Who designed the first safety razor? General Knowledge for Kids and Students of Class 7, 8, 9, 10, 12 Examinations

Who designed the first safety razor?

First SAFETY RAZOR

The first SAFETY RAZOR designed for use with disposable blades was patented by King Camp Gillette on 2 December 1901. The, original inspiration had come from his employer, William Painter, inventor of the disposable crown cork, who suggested: ‘Why don’t you invent something which will be used once and thrown away ? Then the customer will come back for more.’ Gillette was unable to act on this good advice until 1895; the idea came to him as he stood before the shaving minor one day and considered how little of his cut-throat razor was actually used for the business of shaving—no more than the edge. His plan was to produce a sharp edge with as little superfluous steel backing as possible.
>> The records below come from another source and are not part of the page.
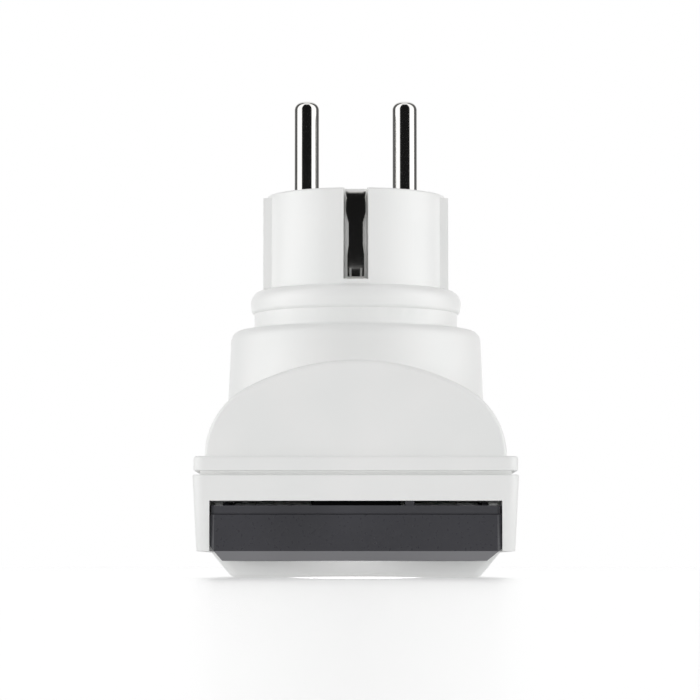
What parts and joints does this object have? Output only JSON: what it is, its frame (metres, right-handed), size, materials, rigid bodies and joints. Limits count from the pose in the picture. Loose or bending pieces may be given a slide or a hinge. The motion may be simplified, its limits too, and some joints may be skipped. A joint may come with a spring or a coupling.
{
  "type": "plug-in power meter",
  "caption": "White plug-in mains power meter: round-pin plug on a vaulted back, dark display panel with keys and a pass-through socket on the front, full inner electronics.",
  "frame": {"origin": "middle of the footprint, on the plane of the socket plinth's face that the meter lies on", "axes": "+Z out of the wall-plug side along the pins, +Y along the case from the display end to the plug and socket end, +X across the two pins"},
  "size_m": [0.0546, 0.117, 0.0919],
  "materials": {
    "white_abs": "satin moulded",
    "plug_white": "semi-gloss moulded",
    "socket_white": "semi-gloss moulded",
    "shutter_white": "matt moulded",
    "dark_bezel": "fine satin moulded",
    "dark_carrier": "matt moulded",
    "window_clear": "polished acrylic",
    "key_grey": "satin moulded",
    "reset_red": "satin moulded",
    "switch_black": "matt moulded",
    "plunger_ivory": "matt moulded",
    "nickel": "polished nickel plate",
    "spring_bronze": "nickel-plated spring strip",
    "spring_steel": "bright drawn",
    "brass_strip": "stamped",
    "copper_strip": "stamped",
    "manganin": "stamped",
    "zinc_screw": "zinc plated",
    "carrier_cream": "thermoset moulded",
    "ring_grey": "moulded",
    "wire_brown": "insulated",
    "wire_black": "insulated",
    "wire_blue": "insulated",
    "board_green": "solder mask",
    "capacitor_yellow": "cast case",
    "capacitor_sleeve": "shrink sleeve",
    "varistor_blue": "dipped coat",
    "fuse_black": "moulded",
    "chip_black": "moulded epoxy",
    "cell_steel": "bright",
    "header_black": "moulded",
    "lcd_glass": "polished",
    "lcd_frame_white": "moulded",
    "zebra_grey": "layered elastomer",
    "reflector": "satin foil"
  },
  "bodies": {
    "case": {"front_shell": "white_abs", "rear_shell": "white_abs", "case_screws": "zinc_screw", "plug_insert": "plug_white", "plug_clamp_ring": "ring_grey", "plug_insert_screws": "zinc_screw", "line_pin": "nickel", "neutral_pin": "nickel", "earth_spring_near": "spring_bronze", "earth_spring_far": "spring_bronze", "earth_bridge": "brass_strip", "earth_rivets": "brass_strip", "earth_clip_near": "spring_bronze", "earth_clip_far": "spring_bronze", "socket_well": "socket_white", "socket_floor": "socket_white", "well_screws": "zinc_screw", "shutter_spring": "spring_steel", "contact_carrier": "carrier_cream", "carrier_screws": "zinc_screw", "line_receptacle": "brass_strip", "neutral_receptacle": "brass_strip", "receptacle_springs": "spring_steel", "shunt_resistor": "manganin", "neutral_link": "copper_strip", "line_sense_wire": "wire_brown", "load_sense_wire": "wire_black", "neutral_sense_wire": "wire_blue", "power_board": "board_green", "board_screws": "zinc_screw", "suppression_capacitor": "capacitor_yellow", "electrolytic_capacitor": "capacitor_sleeve", "varistor": "varistor_blue", "fuse": "fuse_black", "bridge_rectifier": "chip_black", "metering_chip": "chip_black", "backup_battery": "cell_steel", "battery_holder": "header_black", "board_link_header": "header_black", "display_bezel": "dark_bezel", "display_window": "window_clear", "bezel_carrier": "dark_carrier", "display_board": "board_green", "display_screws": "zinc_screw", "controller_chip": "chip_black", "lcd_glass": "lcd_glass", "lcd_frame": "lcd_frame_white", "zebra_strips": "zebra_grey", "lcd_backing": "reflector", "switch_bodies": "switch_black"},
    "shutter": {"shutter_plate": "shutter_white"},
    "mode_key": {"mode_keycap": "key_grey", "mode_plunger": "plunger_ivory"},
    "set_key": {"set_keycap": "key_grey", "set_plunger": "plunger_ivory"},
    "up_key": {"up_keycap": "key_grey", "up_plunger": "plunger_ivory"},
    "down_key": {"down_keycap": "key_grey", "down_plunger": "plunger_ivory"},
    "reset_key": {"reset_button": "reset_red"}
  },
  "joints": [
    {"name": "shutter_turn", "type": "hinge", "parent": "case", "child": "shutter", "pos_m": [0, 0.0255, 0.0205], "axis": [0, 0, 1], "range_deg": [0, 45], "stiffness_Nm_per_rad": 0.0005, "springref_deg": -20.05, "deforming": ["shutter_spring"]},
    {"name": "mode_press", "type": "slide", "parent": "case", "child": "mode_key", "axis": [0, 0, 1], "range_m": [0, 0.0005], "stiffness_N_per_m": 800, "springref_m": -0.0006},
    {"name": "set_press", "type": "slide", "parent": "case", "child": "set_key", "axis": [0, 0, 1], "range_m": [0, 0.0005], "stiffness_N_per_m": 800, "springref_m": -0.0006},
    {"name": "up_press", "type": "slide", "parent": "case", "child": "up_key", "axis": [0, 0, 1], "range_m": [0, 0.0005], "stiffness_N_per_m": 800, "springref_m": -0.0006},
    {"name": "down_press", "type": "slide", "parent": "case", "child": "down_key", "axis": [0, 0, 1], "range_m": [0, 0.0005], "stiffness_N_per_m": 800, "springref_m": -0.0006},
    {"name": "reset_press", "type": "slide", "parent": "case", "child": "reset_key", "axis": [0, 0, 1], "range_m": [0, 0.0005], "stiffness_N_per_m": 800, "springref_m": -0.0006}
  ]
}
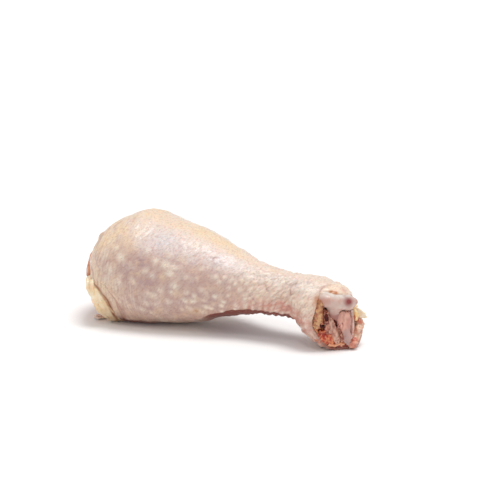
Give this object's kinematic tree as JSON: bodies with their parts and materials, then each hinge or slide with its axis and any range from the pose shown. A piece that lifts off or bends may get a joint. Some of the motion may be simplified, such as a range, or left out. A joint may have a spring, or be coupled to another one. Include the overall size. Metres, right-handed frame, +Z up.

The problem of producing a blade thin enough, flat enough, sharp enough and cheap enough, which steel manufacturers told him was impossible, was finally solved by an inventive mechanic called William Nickerson, the only employee—on a half-time basis— of the nascent American Safety Razor Co., which Gillette had formed in Boston on 28 September 1901. Production began in 1903, though by the end of the year the sales figures were hardly indicative of the death of the cut-throat razor, the 51 purchasers of a Gillette Safety Razor having disposed of a nationwide total of exactly 168 blades. Gillette’s great idea may have seemed an ill-time disaster; in fact, he was on the threshold of triumph. A year later no fewer than 90,000 Americans had taken to the safety razor habit and consumed between them nearly 12 million disposable razor blades.

In Britain the Gillette Safety Razor was introduced in 1905. Long-life stainless steel razor blades a contradiction of Gillette’s ‘use-once-and-throw-away’ principle—were first introduced by the British firm of Wilkinson Sword in 1956.